- Origin: Vancouver, British Columbia, Canada
- Genres: Rock music, Folk Music, Ska
- Years active: 2006–present
- Members: Kris Mitchell Anessa Marie Jack Blaue
- Past members: Corinne "Coco" Culbertson Katheryn Petersen Justine Fisher Michael Allyne Amrit Basi Jenn Hamer Tim Sars DeLisa Lewis Jack Gortan Jennifer Groover Corinne Mundell Duke Alexander Coral Mercer Bryan Davies Jen Charters Paul Hendricks
- Website: https://www.blackberrywoodmusic.com

= Blackberry Wood =

Canadian musical group

Blackberry Wood is a musical group based in Vancouver, British Columbia, Canada. It consists of guitar, vocals, horn section, marching drum, percussion, and electronics. Depending on the event and their line-up, they will also perform with accordion and fiddle.

==History==
The band was formed in 2006 as a two-piece, consisting of Kris Wood and Corinne CoCo.
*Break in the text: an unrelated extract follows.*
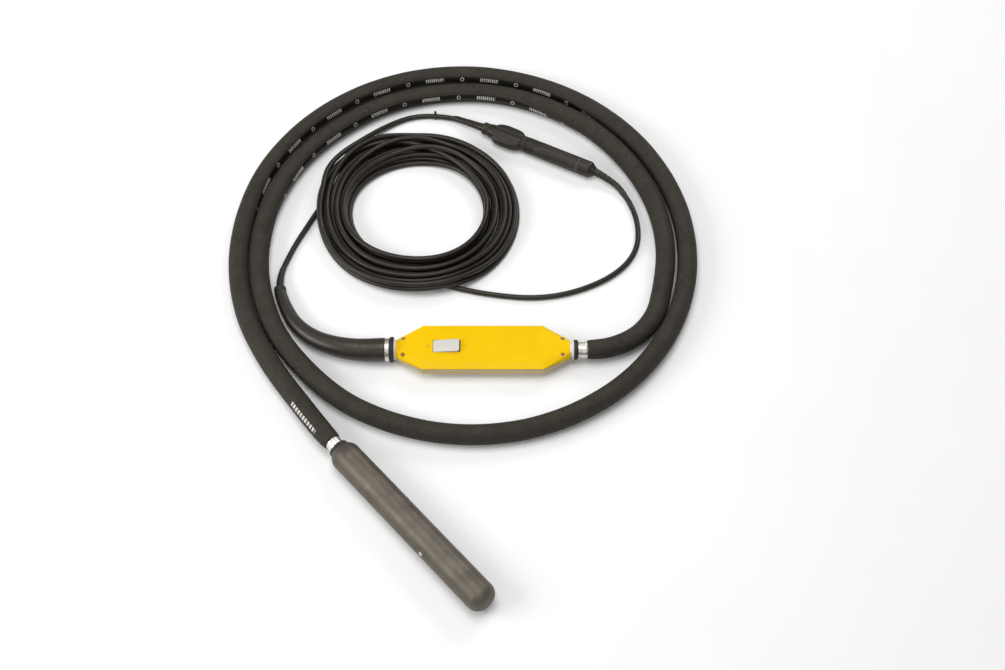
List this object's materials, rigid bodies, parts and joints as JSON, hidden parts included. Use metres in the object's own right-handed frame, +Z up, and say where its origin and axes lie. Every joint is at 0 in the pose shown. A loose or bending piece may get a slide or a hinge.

In 2007, the group expanded to a three-piece, and by the end of that year had become an eight-piece. In 2013, Blackberry Wood replaced the rhythm section (drums and Bass) with a steampunk instrument they call "The Contraption" and trimmed down to a 4 or 5 piece.

==Albums==
Blackberry Wood's first album, a self-titled CD, was released in 2007. A remastered version of Travelling Horse Opry, featuring art from Vancouver artist Jordan Bent was released in May 2010. In 2012, the band released the album Strong Man vs Russian Bears. In 2015, a Halloween EP and a Christmas EP were released. In 2017, they released the album Pagan Circus.

==Performances==
The group plays many festivals and clubs throughout western and northern Canada and the Pacific Northwest of the United States. In 2008, 2009, 2010, 2013, and 2015, Blackberry Wood toured the United Kingdom, including playing at Glastonbury Festival, and other festivals.